[SUPPLIED INFORMATION start]

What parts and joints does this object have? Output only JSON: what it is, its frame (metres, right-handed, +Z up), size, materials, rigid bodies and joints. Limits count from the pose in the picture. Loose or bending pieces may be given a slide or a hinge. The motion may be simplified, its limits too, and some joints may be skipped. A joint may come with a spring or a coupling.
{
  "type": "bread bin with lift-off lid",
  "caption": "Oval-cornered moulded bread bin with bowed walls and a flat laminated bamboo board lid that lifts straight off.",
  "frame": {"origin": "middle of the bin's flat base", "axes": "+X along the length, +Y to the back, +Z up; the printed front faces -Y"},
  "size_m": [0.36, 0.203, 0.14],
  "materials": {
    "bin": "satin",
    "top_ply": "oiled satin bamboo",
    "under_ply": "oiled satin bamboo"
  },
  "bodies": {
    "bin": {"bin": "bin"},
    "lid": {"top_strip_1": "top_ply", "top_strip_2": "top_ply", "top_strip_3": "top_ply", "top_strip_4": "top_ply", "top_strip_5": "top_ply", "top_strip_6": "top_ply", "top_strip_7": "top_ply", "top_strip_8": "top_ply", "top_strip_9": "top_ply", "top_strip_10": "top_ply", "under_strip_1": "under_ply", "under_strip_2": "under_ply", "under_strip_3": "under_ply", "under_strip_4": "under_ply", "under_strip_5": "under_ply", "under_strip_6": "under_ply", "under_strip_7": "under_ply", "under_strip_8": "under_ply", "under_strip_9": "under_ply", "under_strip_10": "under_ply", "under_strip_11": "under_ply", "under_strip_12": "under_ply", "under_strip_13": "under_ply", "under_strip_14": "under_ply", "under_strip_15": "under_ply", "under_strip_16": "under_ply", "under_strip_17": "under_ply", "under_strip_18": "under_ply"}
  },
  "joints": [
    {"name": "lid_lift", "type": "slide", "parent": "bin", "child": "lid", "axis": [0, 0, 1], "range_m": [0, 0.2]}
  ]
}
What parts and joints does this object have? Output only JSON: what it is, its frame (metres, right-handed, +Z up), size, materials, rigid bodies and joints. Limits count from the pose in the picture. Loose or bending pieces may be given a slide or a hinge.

[SUPPLIED INFORMATION end]

Restate the whole listing exactly.

__THE ANSWER__.
What parts and joints does this object have? Output only JSON: what it is, its frame (metres, right-handed, +Z up), size, materials, rigid bodies and joints. Limits count from the pose in the picture. Loose or bending pieces may be given a slide or a hinge. The motion may be simplified, its limits too, and some joints may be skipped. A joint may come with a spring or a coupling.
{
  "type": "bread bin with lift-off lid",
  "caption": "Oval-cornered moulded bread bin with bowed walls and a flat laminated bamboo board lid that lifts straight off.",
  "frame": {"origin": "middle of the bin's flat base", "axes": "+X along the length, +Y to the back, +Z up; the printed front faces -Y"},
  "size_m": [0.36, 0.203, 0.14],
  "materials": {
    "bin": "satin",
    "top_ply": "oiled satin bamboo",
    "under_ply": "oiled satin bamboo"
  },
  "bodies": {
    "bin": {"bin": "bin"},
    "lid": {"top_strip_1": "top_ply", "top_strip_2": "top_ply", "top_strip_3": "top_ply", "top_strip_4": "top_ply", "top_strip_5": "top_ply", "top_strip_6": "top_ply", "top_strip_7": "top_ply", "top_strip_8": "top_ply", "top_strip_9": "top_ply", "top_strip_10": "top_ply", "under_strip_1": "under_ply", "under_strip_2": "under_ply", "under_strip_3": "under_ply", "under_strip_4": "under_ply", "under_strip_5": "under_ply", "under_strip_6": "under_ply", "under_strip_7": "under_ply", "under_strip_8": "under_ply", "under_strip_9": "under_ply", "under_strip_10": "under_ply", "under_strip_11": "under_ply", "under_strip_12": "under_ply", "under_strip_13": "under_ply", "under_strip_14": "under_ply", "under_strip_15": "under_ply", "under_strip_16": "under_ply", "under_strip_17": "under_ply", "under_strip_18": "under_ply"}
  },
  "joints": [
    {"name": "lid_lift", "type": "slide", "parent": "bin", "child": "lid", "axis": [0, 0, 1], "range_m": [0, 0.2]}
  ]
}
What parts and joints does this object have? Output only JSON: what it is, its frame (metres, right-handed, +Z up), size, materials, rigid bodies and joints. Limits count from the pose in the picture. Loose or bending pieces may be given a slide or a hinge.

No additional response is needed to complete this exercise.